Your equation $$\begin{cases} U_1=U_2=0, \\ U_{n+1}=\frac13 (U_n+U_{n-1}^2+\frac59), \forall n\ge2 \end{cases}$$ is equivalent to the map $$\begin{cases} x_{n+1}=y_n, \\ y_{n+1}=\frac13 (y_n+x_{n}^2+\frac59) \end{cases}$$ This map has fixed points $$p_1=(\frac{5}{3},\frac{5}{3})$$ and $$p_2=(\frac{1}{3},\frac{1}{3})$$. The jacobian matrix around $$p_2$$ has eigenvalues $$\lambda_1=\frac{2}{3}$$ and $$\lambda_2=-\frac{1}{3}$$. As $$|\lambda_1|<1$$ and $$|\lambda_2|<1$$, $$p_2$$ is an stable fixed point. You can show that all points with $$f(x,y)=(x-\frac{1}{3})^2+\frac{100}{64}(y-\frac{1}{3})^2<1$$ are in the basin of attraction of $$p_2$$. Hint: you can study what this function in a point before and after the action of the map.
First, we prove by induction that $$U_n\geq 0$$ for all $$n\geq 1$$. The base case is $$U_1=U_2=0$$, which is true by definition. Now, assume as induction hypothesis that $$U_n\geq 0$$, then$$U_{n+1}=\dfrac{1}{3}\left (U_n+U_{n-1}^2+\frac{5}{9}\right )\geq 0$$which finishes the induction.
Now, as you noted, we will prove that $$U_n\leq \dfrac{1}{3}$$ for all $$n\geq 1$$, using complete induction.
The base case is $$U_1=U_2=0\leq \dfrac{1}{3}$$, which is true by definition. Now, assume as induction hypothesis that $$U_n\leq \dfrac{1}{3}$$ for all $$n\leq k$$, then for $$k+1$$ we have$$U_{k+1}=\frac{1}{3}\left (U_k+U_{k-1}^2+\frac{5}{9}\right )\leq \frac{1}{3}\left (\frac{1}{3}+\frac{1}{9}+\frac{5}{9}\right )=\frac{1}{3}$$which finishes the induction.
Then we have that $$0\leq U_n\leq \dfrac{1}{3}$$ for all $$n\geq 1$$.
Next, we prove by induction that $$U_n\leq U_{n+1}$$ for all $$n\geq 1$$. The base case is $$U_1=0\leq 0=U_2$$ which is true by definition. Now, assume as inducing hypothesis that $$U_{n-1}\leq U_n$$ for $$n\geq 2$$, first observe that from $$0\leq U_{n-1}\leq U_n\leq \dfrac{1}{3}$$ it follows that $$U_{n-1}^2\leq U_n^2\leq U_n$$, hence$$2U_n-U_{n-1}^2-\frac{5}{9}\leq 2U_n-U_n-\frac{5}{9}=U_n-\frac{5}{9}\leq 0$$from this follows that$$3U_n\leq U_n+U_{n-1}^2+\frac{5}{9}$$which implies that$$U_n\leq \frac{1}{3}\left (U_n+U_{n-1}+\frac{5}{9}\right )=U_{n+1}$$as wanted. This finished the induction.

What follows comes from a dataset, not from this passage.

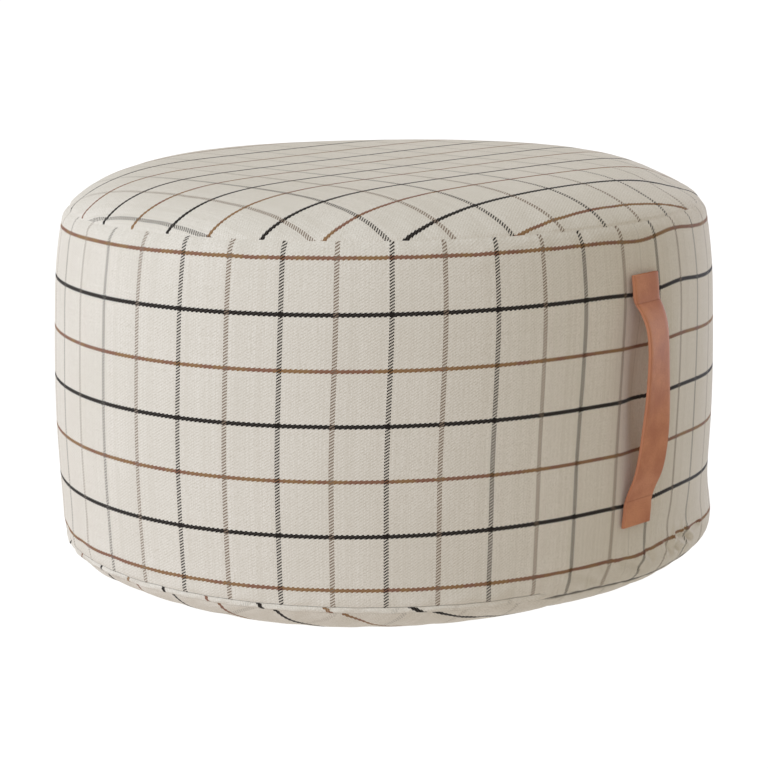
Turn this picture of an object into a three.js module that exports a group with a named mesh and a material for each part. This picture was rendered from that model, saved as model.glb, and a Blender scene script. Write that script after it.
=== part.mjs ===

Therefore, $$\{U_n\}$$ is an increasing bounded sequence, hence it is a convergent sequence. Let $$L=\lim \limits _{n\to \infty}U_n$$. Then\begin{align*}L & =\lim \limits _{n\to \infty}U_n \\ & =\lim \limits _{n\to \infty}U_{n+1} \\ & =\lim \limits _{n\to \infty}\frac{1}{3}\left (U_n+U_{n-1}^2+\frac{5}{9}\right ) \\ & =\frac{1}{3}\left (L+L^2+\frac{5}{9}\right ). \end{align*}From this follows that $$L=\dfrac{1}{3}$$ or $$L=\dfrac{5}{3}$$. But $$L\leq 1$$ because $$U_n\leq 1$$ for all $$n\geq 1$$, hence $$L=\dfrac{1}{3}$$, i.e. $$\lim \limits _{n\to \infty}U_n=\dfrac{1}{3}$$.